Lawyer Imran Khan, representing a group of victims, said the council's response "exacerbated what was already a dire situation, and was severely damaging to the lives of our clients, even until today".

Danny Friedman, acting for the bereaved and survivors of the fire, along with local residents, said they found themselves at "ground zero" the morning after the fire.

They were in the midst of a "humanitarian and political crisis", he said.

Mr Friedman told the inquiry that the council appointed a PR firm, with the fire still burning, and internally officials were warning about "local instigators" within the community who were "fabricating stories" about what had happened.

Image source, Getty Images
Image caption,

Posters of missing people were stuck up near the tower in the days following the fire

Survivors and other residents struggled to get any information about relatives and friends who might have lost their lives and resorted to making their own lists of potential victims on the wall of a local gym.
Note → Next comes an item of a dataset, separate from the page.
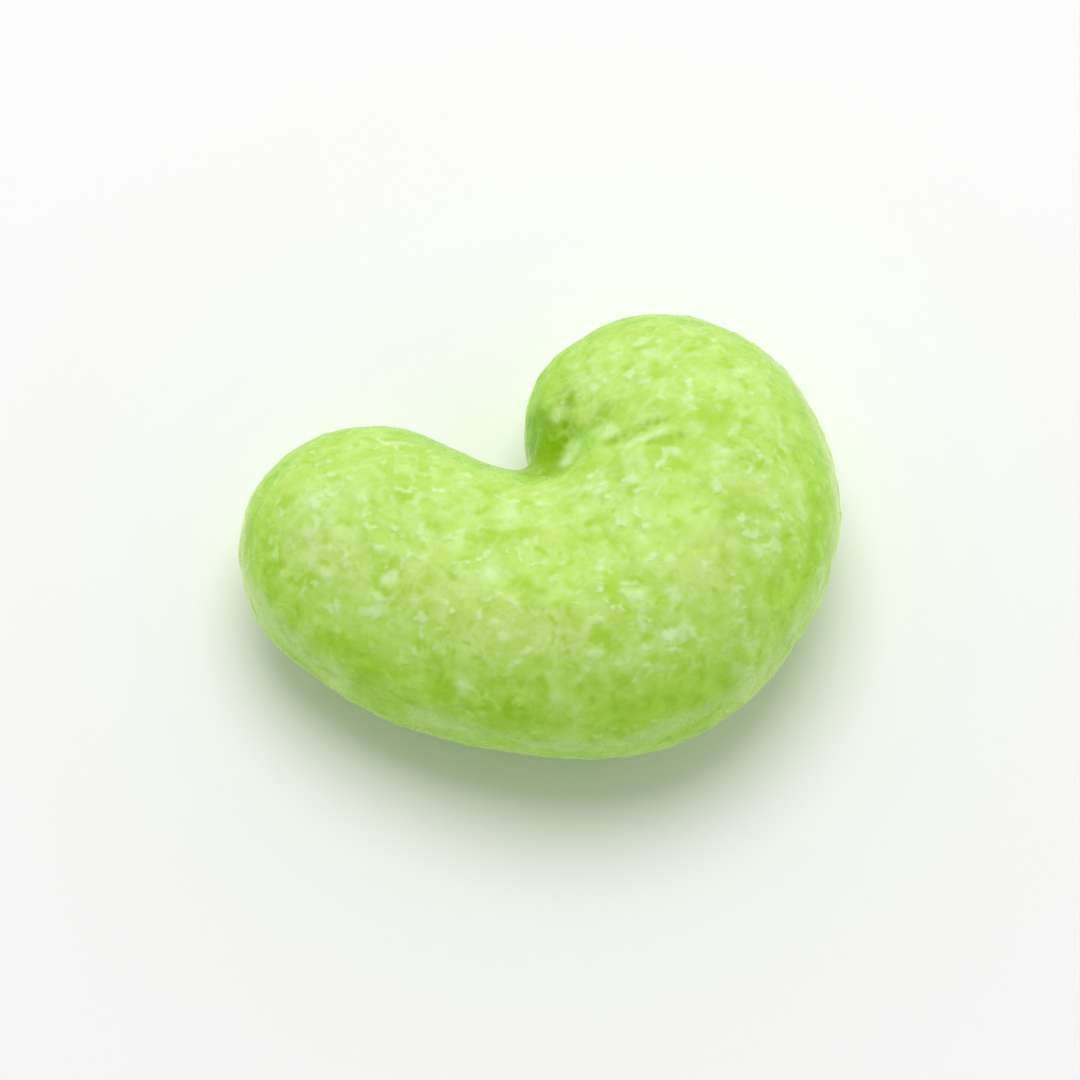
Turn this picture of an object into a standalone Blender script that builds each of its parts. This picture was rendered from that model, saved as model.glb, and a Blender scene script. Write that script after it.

In the months that followed, they were forced to live in hotels, booked by the council - or temporarily rehoused in other tall buildings, despite having escaped a fire in a high-rise block.

The council's lawyer, James Maxwell-Scott, told the inquiry that the Royal Borough of Kensington and Chelsea acknowledged "shortcomings in its emergency relief response" and apologised for failings of leadership.

He said the council had "found itself in the middle of the biggest national news story of the day", and that the organisation accepted that "its leadership was unable to cope in the days after the fire".